EXERCISE =
In the listing below, find the line containing "imported = [obj" and the line containing "CLAY_CLEARANCE = 0.04". Repeat exactly those two lines and every line between them, nothing more.

INFORMATION PROVIDED =
<<<<

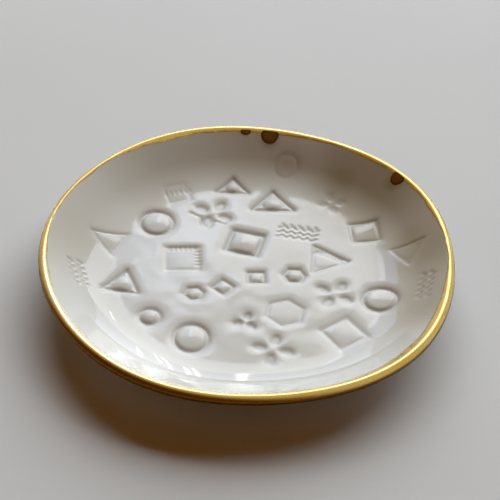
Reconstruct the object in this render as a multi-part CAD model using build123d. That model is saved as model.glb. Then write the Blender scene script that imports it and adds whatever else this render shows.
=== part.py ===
from build123d import *
from math import acos, atan2, cos, degrees, hypot, radians, sin, sqrt, tan
import os

# Ring dish, in millimetres. +Z is up, and the origin is the centre of the face that it rests on.
# It is one fired porcelain body under its coats: glaze inside and out, then gold brushed round
# the lip, with three thick runs of the gold. Each coat is its own solid, on the one below it.

# Whole dish
rim_radius = 50.0
overall_height = 11.6
foot_radius = 33.0
slab_thickness = 3.8
lip_thickness = 1.8
wall_angle = 33.0
floor_bend_radius = 20.0

# The rim was trimmed by hand: waves round it, share of the radius, turn in degrees
rim_wave_shares = ((2, 0.0030, -11), (4, 0.0088, 43), (5, 0.0067, 33))
rim_points = 24

# Coats
glaze_thickness = 0.25
gold_thickness = 0.10
run_thickness = 0.16
glaze_line_height = 1.0
gold_reach = 1.8
# How far in the brush went, as shares of gold_reach, at even steps anticlockwise from near +X
brush_shares = (
    0.65, 0.55, 0.70, 0.90, 1.10, 1.20, 1.20, 1.10, 0.90, 0.70, 0.60, 0.90,
    1.20, 1.05, 0.90, 0.78, 0.72, 0.70, 0.70, 0.78, 1.05, 1.45, 1.60, 1.30,
)

# Figures pressed into the floor and wall while the clay was soft
mark_depth = 0.8
trench_width = 1.75
trench_taper = 20.0
pillow_share = 0.85
dimple_taper = 30.0

# Hollow cutters: sides (0 is round), x, y and width as shares of rim_radius, turn in degrees
figure_shares = (
    (0, -0.470, 0.375, 0.170, 0),
    (0, -0.450, -0.315, 0.135, 0),
    (0, -0.250, -0.440, 0.185, 0),
    (0, 0.645, -0.130, 0.180, 0),
    (0, 0.180, 0.785, 0.125, 0),
    (3, -0.092, 0.662, 0.110, 90),
    (3, 0.115, 0.570, 0.125, 92),
    (3, 0.375, 0.150, 0.120, -2),
    (3, -0.665, 0.195, 0.115, -88),
    (3, -0.600, -0.110, 0.115, 75),
    (3, 0.795, 0.185, 0.100, 160),
    (4, -0.006, 0.270, 0.180, 33),
    (4, -0.325, 0.120, 0.175, 42),
    (4, -0.370, 0.605, 0.150, 57),
    (4, 0.580, 0.360, 0.170, 62),
    (4, 0.472, -0.400, 0.190, -8),
    (6, 0.190, -0.242, 0.190, 20),
    (6, -0.265, -0.135, 0.105, 10),
    (4, -0.112, -0.076, 0.100, 5),
    (4, 0.052, 0.000, 0.095, 50),
    (6, 0.236, 0.042, 0.105, 0),
)
# Leaf cutters: leaves, x, y and width as shares of rim_radius, turn in degrees
leaf_shares = (
    (4, -0.188, 0.470, 0.180, 20),
    (4, 0.420, -0.125, 0.180, 40),
    (4, 0.124, -0.488, 0.165, 45),
    (4, 0.420, 0.580, 0.150, 10),
    (3, 0.008, -0.322, 0.120, 30),
)
leaf_reach_share = 0.31
leaf_width_share = 0.34
# Combs: lines, x, y and length as shares of rim_radius, turn in degrees
comb_shares = (
    (3, 0.246, 0.350, 0.190, -3),
    (2, 0.850, -0.105, 0.190, 96),
    (2, -0.810, -0.085, 0.190, 100),
)
comb_line_width = 0.8
comb_pitch = 1.8
comb_depth = 0.55

# Runs of thick gold: angle round the rim in degrees, width and reach as shares of gold_reach
run_shares = ((94, 0.90, 1.45), (85, 1.75, 2.20), (40, 1.55, 1.70))

# How far cuts and trims run on past a face
overrun = 3.0

# Worked out from the sizes above
lip_radius = lip_thickness / 2
coats = glaze_thickness + gold_thickness
crest_inset = lip_radius + coats
lip_height = overall_height - crest_inset
slope = radians(wall_angle)

# Inside wall: straight down from the lip, then a bend into the level floor
inner_end = Vector(-crest_inset - lip_radius * sin(slope), lip_height + lip_radius * cos(slope))
bend_rise = floor_bend_radius * (1 - cos(slope))
bend_run = floor_bend_radius * sin(slope)
wall_run = (inner_end.Y - slab_thickness - bend_rise) / tan(slope)
floor_edge = inner_end.X - wall_run - bend_run
bend_centre = Vector(floor_edge, slab_thickness + floor_bend_radius)

# Outside wall: one arc from the foot, tangent to the lip
outer_end = Vector(lip_radius * sin(slope) - crest_inset, lip_height - lip_radius * cos(slope))
chord = outer_end - Vector(foot_radius - rim_radius, 0)
outer_radius = chord.length / (2 * sin(slope - atan2(chord.Y, chord.X)))
outer_centre = outer_end + Vector(-sin(slope), cos(slope)) * outer_radius


def rim_point(angle, inset=0):
    """Point of the hand-trimmed outline at an angle in degrees, moved inwards."""
    waves = sum(share * cos(radians(count * (angle - turn))) for count, share, turn in rim_wave_shares)
    radius = rim_radius * (1 + waves) - inset
    return Vector(radius * cos(radians(angle)), radius * sin(radians(angle)))


def outline(insets, lead=0):
    """Closed edge round the dish through evenly spaced points, one for each inset."""
    step = 360 / len(insets)
    points = [rim_point((i + lead) * step, inset) for i, inset in enumerate(insets)]
    return Edge.make_spline(points, periodic=True)


def column(insets):
    """Upright block inside an outline, past the dish above and below.

    Its outline starts half a step on, so that its seam never falls on the seam of a bowl.
    """
    foot = Plane.XY.offset(-overrun) * Face(Wire([outline(insets, lead=1 / 2)]))
    return extrude(foot, amount=overall_height + 2 * overrun, dir=(0, 0, 1))


def wall_section(grow):
    """Half section with x out from the rim: the clay's walls moved out by a coat."""
    heel = outer_centre.X + sqrt((outer_radius + grow) ** 2 - outer_centre.Y**2)
    heel_angle = degrees(acos((heel - outer_centre.X) / (outer_radius + grow)))
    lip_start = wall_angle - 90
    bend = CenterArc(bend_centre, floor_bend_radius - grow, lip_start, -wall_angle)
    return make_face([
        CenterArc(outer_centre, outer_radius + grow, -heel_angle, heel_angle + lip_start),
        CenterArc((-crest_inset, lip_height), lip_radius + grow, lip_start, 180),
        Line(inner_end + Vector(-sin(slope), cos(slope)) * grow, bend @ 0),
        bend,
        Line(bend @ 1, (heel, 0)),
    ])


def bowl(grow=0):
    """The dish's full form out to a coat: a swept wall, closed by its flat floor and foot."""
    path = outline([0] * rim_points)
    outwards = (path % 0).cross(Vector(0, 0, 1))
    start = Plane(path @ 0, x_dir=outwards, z_dir=outwards.cross(Vector(0, 0, 1)))
    faces = sweep(start * wall_section(grow), path=path).faces()
    core = faces.sort_by(lambda face: face.bounding_box().max.X)[0]
    discs = [Face(Wire([edge])) for edge in core.edges() if edge.is_closed]
    return Solid(Shell([face for face in faces if not face.is_same(core)] + discs))


def coat_between(outside, inside):
    """Solid between two nested bowls that stand on the same table."""
    outer_foot, inner_foot = (form.faces().sort_by(Axis.Z)[0] for form in (outside, inside))
    heel_ring = Face(outer_foot.outer_wire(), [inner_foot.outer_wire()])
    outer_skin = [face for face in outside.faces() if not face.is_same(outer_foot)]
    inner_skin = [-face for face in inside.faces() if not face.is_same(inner_foot)]
    return Solid(Shell(outer_skin + inner_skin + [heel_ring]))


def inside_height(radius):
    """Height of the clay's inside at a distance from the middle, on a rim without waves."""
    run = max(0, radius - rim_radius - floor_edge)
    if run < bend_run:
        return bend_centre.Y - sqrt(floor_bend_radius**2 - run**2)
    return slab_thickness + bend_rise + (run - bend_run) * tan(slope)


def on_surface(x_share, y_share, width_share, turn, grow):
    """Plane that spans a figure's width on the inside of a coat, its x turned in plan in degrees."""
    x, y, reach = x_share * rim_radius, y_share * rim_radius, width_share * rim_radius / 2
    low, high = (inside_height(hypot(x, y) + side) for side in (-reach, reach))
    tilt, bearing = atan2(high - low, 2 * reach), atan2(y, x)
    normal = Vector(-sin(tilt) * cos(bearing), -sin(tilt) * sin(bearing), cos(tilt))
    along = Vector(cos(radians(turn)), sin(radians(turn)), 0)
    place = Plane((x, y, (low + high) / 2), x_dir=along - normal * along.dot(normal), z_dir=normal)
    return place.offset(grow)


def figure(sides, half_width):
    """Flat outline of a cutter, by its half width between flats."""
    if sides:
        return RegularPolygon(half_width, sides, major_radius=False)
    return Circle(half_width)


def pit(place, face, depth, taper):
    """Sloping-sided pit below a place, open above it."""
    return extrude(place * face, amount=-depth, taper=taper) + extrude(place * face, amount=overrun)


def pressed_figure(sides, x_share, y_share, width_share, turn, grow):
    """Trench round a pillow, as a hollow cutter leaves it."""
    place = on_surface(x_share, y_share, width_share, turn, grow)
    half_width = width_share * rim_radius / 2
    trench = pit(place, figure(sides, half_width - grow), mark_depth, trench_taper)
    if half_width < trench_width + mark_depth:
        return trench
    pillow_face = place.offset(-mark_depth) * figure(sides, half_width - trench_width + grow)
    return trench - extrude(pillow_face, mark_depth * pillow_share, taper=trench_taper)


def pressed_leaves(count, x_share, y_share, width_share, turn, grow):
    """Round dimples about a centre."""
    place = on_surface(x_share, y_share, width_share, turn, grow)
    width = width_share * rim_radius
    leaf = Circle(width * leaf_width_share / 2 - grow)
    dimple = pit(Plane.XY, leaf, mark_depth, dimple_taper)
    return [place * spot * dimple for spot in PolarLocations(width * leaf_reach_share, count)]


def pressed_comb(lines, x_share, y_share, length_share, turn, grow):
    """Side-by-side slots."""
    place = on_surface(x_share, y_share, length_share, turn, grow)
    slot_face = Rectangle(length_share * rim_radius - 2 * grow, comb_line_width - grow)
    slot = pit(Plane.XY, slot_face, comb_depth, 0)
    return [place * spot * slot for spot in GridLocations(0, comb_pitch, 1, lines)]


def pressings(grow=0):
    """Everything that the cutters took out of one coat's surface."""
    tools = [pressed_figure(*row, grow) for row in figure_shares]
    for row in leaf_shares:
        tools += pressed_leaves(*row, grow)
    for row in comb_shares:
        tools += pressed_comb(*row, grow)
    return tools


def upper_part(shape):
    """The highest of the pieces that a trim leaves."""
    return shape.solids().sort_by(Axis.Z)[-1]


def gold_run(film, inside_brush, angle, width_share, reach_share):
    """Thick gold that ran down the inside wall from the brushed band."""
    width = width_share * gold_reach
    tip = rim_point(angle, reach_share * gold_reach - width / 2)
    trail = Pos(0, gold_reach) * Rectangle(width, 2 * gold_reach)
    place = Plane((tip.X, tip.Y, 0), x_dir=tip.rotate(Axis.Z, -90))
    drop = extrude(place * (Circle(width / 2) + trail), amount=overall_height + overrun)
    return upper_part(film & (drop & inside_brush))


smooth_clay = bowl()
smooth_glazed = bowl(glaze_thickness)
crest_column = column([crest_inset] * rim_points)
outside_crest = column([-overrun] * rim_points) - crest_column

clay = smooth_clay - pressings()
glaze = coat_between(smooth_glazed - pressings(glaze_thickness), clay)
inner_glaze = upper_part(glaze - outside_crest)

smooth_glaze = coat_between(smooth_glazed, smooth_clay)
bare_foot = Cylinder(rim_radius, glaze_line_height, align=(Align.CENTER, Align.CENTER, Align.MIN))
outer_glaze = smooth_glaze - upper_part(smooth_glaze & crest_column) - bare_foot

inside_brush = column([gold_reach * share for share in brush_shares])
gold_rim = coat_between(bowl(coats), smooth_glazed) - inside_brush
run_film = coat_between(bowl(glaze_thickness + run_thickness), smooth_glazed)
gold_runs = Compound([gold_run(run_film, inside_brush, *row) for row in run_shares])

pieces = {
    "porcelain_body": clay,
    "inner_glaze": inner_glaze,
    "outer_glaze": outer_glaze,
    "gold_rim": gold_rim,
    "gold_runs": gold_runs,
}

os.makedirs("parts", exist_ok=True)
for name, piece in pieces.items():
    export_step(piece, f"parts/{name}.step")
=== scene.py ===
import math

import bmesh
import bpy
import numpy as np
from mathutils import Matrix


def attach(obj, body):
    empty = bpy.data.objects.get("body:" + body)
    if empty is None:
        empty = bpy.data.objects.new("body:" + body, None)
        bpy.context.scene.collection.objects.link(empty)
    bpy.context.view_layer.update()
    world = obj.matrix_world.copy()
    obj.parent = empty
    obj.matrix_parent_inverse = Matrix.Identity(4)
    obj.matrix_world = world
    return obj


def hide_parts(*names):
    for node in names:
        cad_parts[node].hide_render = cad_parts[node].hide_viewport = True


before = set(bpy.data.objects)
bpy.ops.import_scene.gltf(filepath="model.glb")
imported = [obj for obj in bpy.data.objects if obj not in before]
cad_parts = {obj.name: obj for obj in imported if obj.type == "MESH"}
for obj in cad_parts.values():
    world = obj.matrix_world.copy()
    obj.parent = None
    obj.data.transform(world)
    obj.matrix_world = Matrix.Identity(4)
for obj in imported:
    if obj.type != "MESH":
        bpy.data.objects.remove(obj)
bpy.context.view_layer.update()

# Porcelain body: one slab of white porcelain clay, slumped over a round form. Its rim was cut and
# rounded by hand, so it is not a true circle. Fired once, and bare only under its foot.

MM = 0.001
RIM_RADIUS = 50.0
# Waves of the hand-cut rim: how many go round, height as a share of the radius, turn in degrees
RIM_WAVES = ((2, 0.0030, -11), (4, 0.0088, 43), (5, 0.0067, 33))
# Distances out are from the rim in mm, and heights are from the table
LIP_RADIUS = 0.9
LIP_OUT, LIP_UP = -1.25, 10.35
SLOPE = math.radians(33.0)
SLAB = 3.8
FLOOR_BEND = 20.0
FOOT_OUT = -17.0
CLAY_STEPS = 96
# The clay's grid is coarser than the glaze's, so its inside keeps this far below the glaze
CLAY_CLEARANCE = 0.04

INNER_TOP = (LIP_OUT - LIP_RADIUS * math.sin(SLOPE), LIP_UP + LIP_RADIUS * math.cos(SLOPE))
BEND_RISE, BEND_RUN = FLOOR_BEND * (1 - math.cos(SLOPE)), FLOOR_BEND * math.sin(SLOPE)
FLOOR_OUT = INNER_TOP[0] - BEND_RUN - (INNER_TOP[1] - SLAB - BEND_RISE) / math.tan(SLOPE)
OUTER_TOP = (LIP_OUT + LIP_RADIUS * math.sin(SLOPE), LIP_UP - LIP_RADIUS * math.cos(SLOPE))
CHORD = (OUTER_TOP[0] - FOOT_OUT, OUTER_TOP[1])
OUTER_RADIUS = math.hypot(*CHORD) / (2 * math.sin(SLOPE - math.atan2(CHORD[1], CHORD[0])))
OUTER_CENTRE = (
    OUTER_TOP[0] - OUTER_RADIUS * math.sin(SLOPE),
    OUTER_TOP[1] + OUTER_RADIUS * math.cos(SLOPE),
)


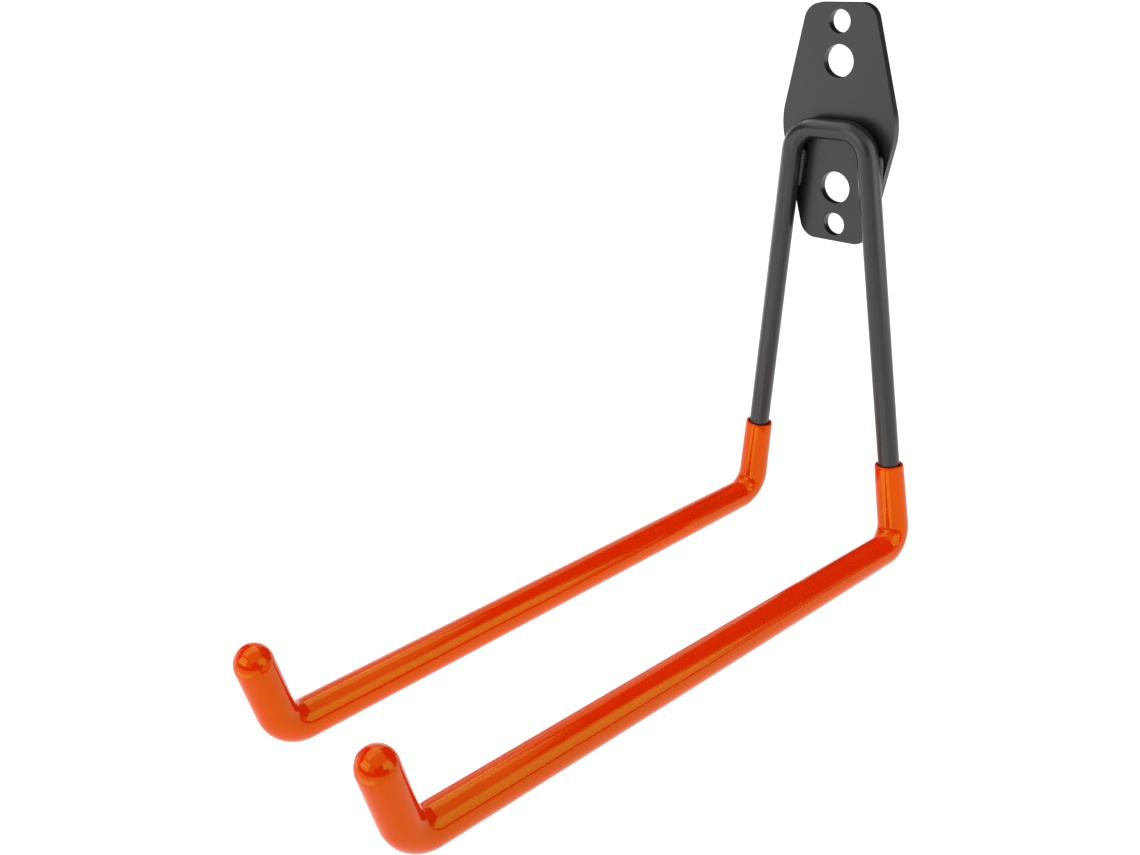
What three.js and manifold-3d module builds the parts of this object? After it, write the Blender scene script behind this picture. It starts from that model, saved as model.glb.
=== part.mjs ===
// Wall-mounted bicycle rack: a flat steel plate for the wall, one bent steel rod welded to its
// front, and a soft sleeve over each of the rod's two arms.
//
// Millimetres. The origin is the centre of the plate's back face, which lies against the wall.
// +Y points into the wall, +X to the right and +Z up; the arms reach out along -Y.

import * as THREE from 'three';
import { mergeVertices } from 'three/addons/utils/BufferGeometryUtils.js';
import Module from 'manifold-3d';

const wasm = await Module();
wasm.setup();

// ---- Driving dimensions ------------------------------------------------------------------

const GAP = 0.3; // left between pieces that touch

const PLATE = {
  height: 93.6,
  endWidth: 28.2, // of the top and bottom edges, to their virtual corners
  middleWidth: 50.8, // at mid height, to the virtual corners
  endCornerRadius: 6.8,
  middleCornerRadius: 26.5,
  thickness: 3,
  edgeRound: 0.6,
};

const SCREW_HOLES = [
  { height: 39.9, radius: 4.55 },
  { height: 24.9, radius: 6.4 },
  { height: -24.9, radius: 6.4 },
  { height: -39.9, radius: 4.55 },
];

const ROD = {
  radius: 4,
  crossbarHeight: -0.7,
  crossbarHalfSpan: 15.65, // to the virtual corner where the leg starts
  legSplay: THREE.MathUtils.degToRad(6.7),
  armHeight: -168.6,
  armLength: 252.8, // between virtual corners
  tipRise: THREE.MathUtils.degToRad(75.25), // above the horizontal
  tipLength: 31.4, // from the virtual corner to the centre of the sleeve's round end
  topBendRadius: 10.65,
  elbowBendRadius: 9.5,
  tipBendRadius: 12.1,
  endChamfer: 0.8,
};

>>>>

ANSWER =
imported = [obj for obj in bpy.data.objects if obj not in before]
cad_parts = {obj.name: obj for obj in imported if obj.type == "MESH"}
for obj in cad_parts.values():
    world = obj.matrix_world.copy()
    obj.parent = None
    obj.data.transform(world)
    obj.matrix_world = Matrix.Identity(4)
for obj in imported:
    if obj.type != "MESH":
        bpy.data.objects.remove(obj)
bpy.context.view_layer.update()

# Porcelain body: one slab of white porcelain clay, slumped over a round form. Its rim was cut and
# rounded by hand, so it is not a true circle. Fired once, and bare only under its foot.

MM = 0.001
RIM_RADIUS = 50.0
# Waves of the hand-cut rim: how many go round, height as a share of the radius, turn in degrees
RIM_WAVES = ((2, 0.0030, -11), (4, 0.0088, 43), (5, 0.0067, 33))
# Distances out are from the rim in mm, and heights are from the table
LIP_RADIUS = 0.9
LIP_OUT, LIP_UP = -1.25, 10.35
SLOPE = math.radians(33.0)
SLAB = 3.8
FLOOR_BEND = 20.0
FOOT_OUT = -17.0
CLAY_STEPS = 96
# The clay's grid is coarser than the glaze's, so its inside keeps this far below the glaze
CLAY_CLEARANCE = 0.04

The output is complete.